§ Problem description: The data below is to be returned in full and exactly.

§ Data shown:
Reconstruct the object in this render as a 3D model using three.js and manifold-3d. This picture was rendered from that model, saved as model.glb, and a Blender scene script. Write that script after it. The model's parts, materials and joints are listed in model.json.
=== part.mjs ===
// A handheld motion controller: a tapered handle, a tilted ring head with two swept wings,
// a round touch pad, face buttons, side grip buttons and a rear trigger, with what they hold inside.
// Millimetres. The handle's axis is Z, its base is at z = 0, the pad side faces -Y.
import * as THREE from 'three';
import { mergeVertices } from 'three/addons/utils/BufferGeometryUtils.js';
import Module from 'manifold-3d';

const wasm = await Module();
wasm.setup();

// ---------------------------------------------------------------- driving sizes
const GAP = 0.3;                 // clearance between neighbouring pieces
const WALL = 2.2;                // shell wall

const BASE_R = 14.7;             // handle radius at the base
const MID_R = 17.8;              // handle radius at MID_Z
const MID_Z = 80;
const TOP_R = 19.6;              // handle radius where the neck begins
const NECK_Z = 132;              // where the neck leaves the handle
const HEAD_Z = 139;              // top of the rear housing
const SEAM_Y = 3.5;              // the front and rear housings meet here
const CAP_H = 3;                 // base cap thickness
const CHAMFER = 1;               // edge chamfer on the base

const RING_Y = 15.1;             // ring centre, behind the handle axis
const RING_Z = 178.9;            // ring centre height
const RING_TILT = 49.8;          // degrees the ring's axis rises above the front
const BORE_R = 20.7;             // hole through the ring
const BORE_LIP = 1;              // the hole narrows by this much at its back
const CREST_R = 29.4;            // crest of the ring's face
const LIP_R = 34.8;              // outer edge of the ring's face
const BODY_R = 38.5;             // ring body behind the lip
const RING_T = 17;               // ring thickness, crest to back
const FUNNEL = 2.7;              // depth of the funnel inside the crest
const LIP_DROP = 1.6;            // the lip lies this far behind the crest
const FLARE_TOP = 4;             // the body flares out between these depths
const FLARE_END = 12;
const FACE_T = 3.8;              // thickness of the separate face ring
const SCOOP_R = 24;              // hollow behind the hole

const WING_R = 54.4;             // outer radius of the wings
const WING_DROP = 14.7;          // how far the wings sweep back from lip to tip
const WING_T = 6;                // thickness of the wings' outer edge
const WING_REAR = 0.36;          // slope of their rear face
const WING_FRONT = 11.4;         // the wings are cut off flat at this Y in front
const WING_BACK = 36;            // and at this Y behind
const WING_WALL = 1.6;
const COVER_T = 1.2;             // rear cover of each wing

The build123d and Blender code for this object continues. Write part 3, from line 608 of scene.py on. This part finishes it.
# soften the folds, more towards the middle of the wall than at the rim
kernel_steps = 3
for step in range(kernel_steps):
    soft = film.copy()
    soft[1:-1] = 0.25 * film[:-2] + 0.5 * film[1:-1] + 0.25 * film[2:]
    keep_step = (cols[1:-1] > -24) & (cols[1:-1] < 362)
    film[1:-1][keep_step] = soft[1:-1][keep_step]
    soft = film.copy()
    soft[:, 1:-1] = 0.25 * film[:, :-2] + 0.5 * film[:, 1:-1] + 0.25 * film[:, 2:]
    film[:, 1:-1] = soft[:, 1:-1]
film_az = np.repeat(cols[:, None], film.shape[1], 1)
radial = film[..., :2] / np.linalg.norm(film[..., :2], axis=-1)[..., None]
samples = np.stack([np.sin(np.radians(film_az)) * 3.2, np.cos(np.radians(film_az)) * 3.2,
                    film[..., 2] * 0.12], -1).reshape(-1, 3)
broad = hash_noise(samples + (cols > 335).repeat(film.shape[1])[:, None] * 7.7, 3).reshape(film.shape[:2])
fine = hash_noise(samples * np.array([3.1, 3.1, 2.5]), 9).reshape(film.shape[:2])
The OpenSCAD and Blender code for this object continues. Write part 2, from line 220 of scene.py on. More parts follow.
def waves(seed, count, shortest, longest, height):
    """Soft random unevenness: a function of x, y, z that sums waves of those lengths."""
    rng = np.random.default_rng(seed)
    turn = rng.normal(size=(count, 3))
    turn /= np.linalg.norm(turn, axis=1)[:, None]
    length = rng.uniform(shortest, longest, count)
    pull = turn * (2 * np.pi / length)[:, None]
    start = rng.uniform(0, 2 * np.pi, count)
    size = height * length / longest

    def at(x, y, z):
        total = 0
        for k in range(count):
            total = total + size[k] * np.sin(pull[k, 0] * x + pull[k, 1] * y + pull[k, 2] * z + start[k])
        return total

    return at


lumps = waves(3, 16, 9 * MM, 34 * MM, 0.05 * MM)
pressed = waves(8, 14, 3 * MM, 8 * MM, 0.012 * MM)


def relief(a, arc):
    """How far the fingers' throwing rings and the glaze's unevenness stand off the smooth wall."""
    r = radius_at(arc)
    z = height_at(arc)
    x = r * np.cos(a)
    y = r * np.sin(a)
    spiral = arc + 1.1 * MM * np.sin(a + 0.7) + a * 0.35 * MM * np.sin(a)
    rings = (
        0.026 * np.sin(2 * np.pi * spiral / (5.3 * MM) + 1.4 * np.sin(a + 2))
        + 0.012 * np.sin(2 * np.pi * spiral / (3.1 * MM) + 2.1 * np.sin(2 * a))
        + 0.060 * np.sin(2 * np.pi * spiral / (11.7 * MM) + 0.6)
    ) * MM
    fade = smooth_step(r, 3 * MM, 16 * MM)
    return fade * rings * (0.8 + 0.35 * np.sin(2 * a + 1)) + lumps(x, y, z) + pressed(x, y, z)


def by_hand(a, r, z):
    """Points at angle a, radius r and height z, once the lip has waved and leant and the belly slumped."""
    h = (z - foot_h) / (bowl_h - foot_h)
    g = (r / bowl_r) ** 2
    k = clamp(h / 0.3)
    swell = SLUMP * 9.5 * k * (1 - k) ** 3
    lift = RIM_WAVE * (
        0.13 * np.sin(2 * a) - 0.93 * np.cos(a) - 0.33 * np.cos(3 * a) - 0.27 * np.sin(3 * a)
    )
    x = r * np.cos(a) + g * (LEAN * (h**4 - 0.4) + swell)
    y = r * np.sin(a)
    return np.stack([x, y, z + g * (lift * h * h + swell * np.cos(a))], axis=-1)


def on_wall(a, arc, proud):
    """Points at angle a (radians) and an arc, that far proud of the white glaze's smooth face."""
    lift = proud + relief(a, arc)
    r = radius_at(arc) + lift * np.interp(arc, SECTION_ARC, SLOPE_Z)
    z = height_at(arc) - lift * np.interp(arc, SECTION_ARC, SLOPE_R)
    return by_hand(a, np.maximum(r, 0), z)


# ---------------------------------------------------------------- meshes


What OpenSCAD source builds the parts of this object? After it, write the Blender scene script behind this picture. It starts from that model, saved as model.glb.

§ Exercise result:
Reconstruct the object in this render as a 3D model using three.js and manifold-3d. This picture was rendered from that model, saved as model.glb, and a Blender scene script. Write that script after it. The model's parts, materials and joints are listed in model.json.
=== part.mjs ===
// A handheld motion controller: a tapered handle, a tilted ring head with two swept wings,
// a round touch pad, face buttons, side grip buttons and a rear trigger, with what they hold inside.
// Millimetres. The handle's axis is Z, its base is at z = 0, the pad side faces -Y.
import * as THREE from 'three';
import { mergeVertices } from 'three/addons/utils/BufferGeometryUtils.js';
import Module from 'manifold-3d';

const wasm = await Module();
wasm.setup();

// ---------------------------------------------------------------- driving sizes
const GAP = 0.3;                 // clearance between neighbouring pieces
const WALL = 2.2;                // shell wall

const BASE_R = 14.7;             // handle radius at the base
const MID_R = 17.8;              // handle radius at MID_Z
const MID_Z = 80;
const TOP_R = 19.6;              // handle radius where the neck begins
const NECK_Z = 132;              // where the neck leaves the handle
const HEAD_Z = 139;              // top of the rear housing
const SEAM_Y = 3.5;              // the front and rear housings meet here
const CAP_H = 3;                 // base cap thickness
const CHAMFER = 1;               // edge chamfer on the base

const RING_Y = 15.1;             // ring centre, behind the handle axis
const RING_Z = 178.9;            // ring centre height
const RING_TILT = 49.8;          // degrees the ring's axis rises above the front
const BORE_R = 20.7;             // hole through the ring
const BORE_LIP = 1;              // the hole narrows by this much at its back
const CREST_R = 29.4;            // crest of the ring's face
const LIP_R = 34.8;              // outer edge of the ring's face
const BODY_R = 38.5;             // ring body behind the lip
const RING_T = 17;               // ring thickness, crest to back
const FUNNEL = 2.7;              // depth of the funnel inside the crest
const LIP_DROP = 1.6;            // the lip lies this far behind the crest
const FLARE_TOP = 4;             // the body flares out between these depths
const FLARE_END = 12;
const FACE_T = 3.8;              // thickness of the separate face ring
const SCOOP_R = 24;              // hollow behind the hole

const WING_R = 54.4;             // outer radius of the wings
const WING_DROP = 14.7;          // how far the wings sweep back from lip to tip
const WING_T = 6;                // thickness of the wings' outer edge
const WING_REAR = 0.36;          // slope of their rear face
const WING_FRONT = 11.4;         // the wings are cut off flat at this Y in front
const WING_BACK = 36;            // and at this Y behind
const WING_WALL = 1.6;
const COVER_T = 1.2;             // rear cover of each wing

The build123d and Blender code for this object continues. Write part 3, from line 608 of scene.py on. This part finishes it.
# soften the folds, more towards the middle of the wall than at the rim
kernel_steps = 3
for step in range(kernel_steps):
    soft = film.copy()
    soft[1:-1] = 0.25 * film[:-2] + 0.5 * film[1:-1] + 0.25 * film[2:]
    keep_step = (cols[1:-1] > -24) & (cols[1:-1] < 362)
    film[1:-1][keep_step] = soft[1:-1][keep_step]
    soft = film.copy()
    soft[:, 1:-1] = 0.25 * film[:, :-2] + 0.5 * film[:, 1:-1] + 0.25 * film[:, 2:]
    film[:, 1:-1] = soft[:, 1:-1]
film_az = np.repeat(cols[:, None], film.shape[1], 1)
radial = film[..., :2] / np.linalg.norm(film[..., :2], axis=-1)[..., None]
samples = np.stack([np.sin(np.radians(film_az)) * 3.2, np.cos(np.radians(film_az)) * 3.2,
                    film[..., 2] * 0.12], -1).reshape(-1, 3)
broad = hash_noise(samples + (cols > 335).repeat(film.shape[1])[:, None] * 7.7, 3).reshape(film.shape[:2])
fine = hash_noise(samples * np.array([3.1, 3.1, 2.5]), 9).reshape(film.shape[:2])
The OpenSCAD and Blender code for this object continues. Write part 2, from line 220 of scene.py on. More parts follow.
def waves(seed, count, shortest, longest, height):
    """Soft random unevenness: a function of x, y, z that sums waves of those lengths."""
    rng = np.random.default_rng(seed)
    turn = rng.normal(size=(count, 3))
    turn /= np.linalg.norm(turn, axis=1)[:, None]
    length = rng.uniform(shortest, longest, count)
    pull = turn * (2 * np.pi / length)[:, None]
    start = rng.uniform(0, 2 * np.pi, count)
    size = height * length / longest

    def at(x, y, z):
        total = 0
        for k in range(count):
            total = total + size[k] * np.sin(pull[k, 0] * x + pull[k, 1] * y + pull[k, 2] * z + start[k])
        return total

    return at


lumps = waves(3, 16, 9 * MM, 34 * MM, 0.05 * MM)
pressed = waves(8, 14, 3 * MM, 8 * MM, 0.012 * MM)


def relief(a, arc):
    """How far the fingers' throwing rings and the glaze's unevenness stand off the smooth wall."""
    r = radius_at(arc)
    z = height_at(arc)
    x = r * np.cos(a)
    y = r * np.sin(a)
    spiral = arc + 1.1 * MM * np.sin(a + 0.7) + a * 0.35 * MM * np.sin(a)
    rings = (
        0.026 * np.sin(2 * np.pi * spiral / (5.3 * MM) + 1.4 * np.sin(a + 2))
        + 0.012 * np.sin(2 * np.pi * spiral / (3.1 * MM) + 2.1 * np.sin(2 * a))
        + 0.060 * np.sin(2 * np.pi * spiral / (11.7 * MM) + 0.6)
    ) * MM
    fade = smooth_step(r, 3 * MM, 16 * MM)
    return fade * rings * (0.8 + 0.35 * np.sin(2 * a + 1)) + lumps(x, y, z) + pressed(x, y, z)


def by_hand(a, r, z):
    """Points at angle a, radius r and height z, once the lip has waved and leant and the belly slumped."""
    h = (z - foot_h) / (bowl_h - foot_h)
    g = (r / bowl_r) ** 2
    k = clamp(h / 0.3)
    swell = SLUMP * 9.5 * k * (1 - k) ** 3
    lift = RIM_WAVE * (
        0.13 * np.sin(2 * a) - 0.93 * np.cos(a) - 0.33 * np.cos(3 * a) - 0.27 * np.sin(3 * a)
    )
    x = r * np.cos(a) + g * (LEAN * (h**4 - 0.4) + swell)
    y = r * np.sin(a)
    return np.stack([x, y, z + g * (lift * h * h + swell * np.cos(a))], axis=-1)


def on_wall(a, arc, proud):
    """Points at angle a (radians) and an arc, that far proud of the white glaze's smooth face."""
    lift = proud + relief(a, arc)
    r = radius_at(arc) + lift * np.interp(arc, SECTION_ARC, SLOPE_Z)
    z = height_at(arc) - lift * np.interp(arc, SECTION_ARC, SLOPE_R)
    return by_hand(a, np.maximum(r, 0), z)


# ---------------------------------------------------------------- meshes


What OpenSCAD source builds the parts of this object? After it, write the Blender scene script behind this picture. It starts from that model, saved as model.glb.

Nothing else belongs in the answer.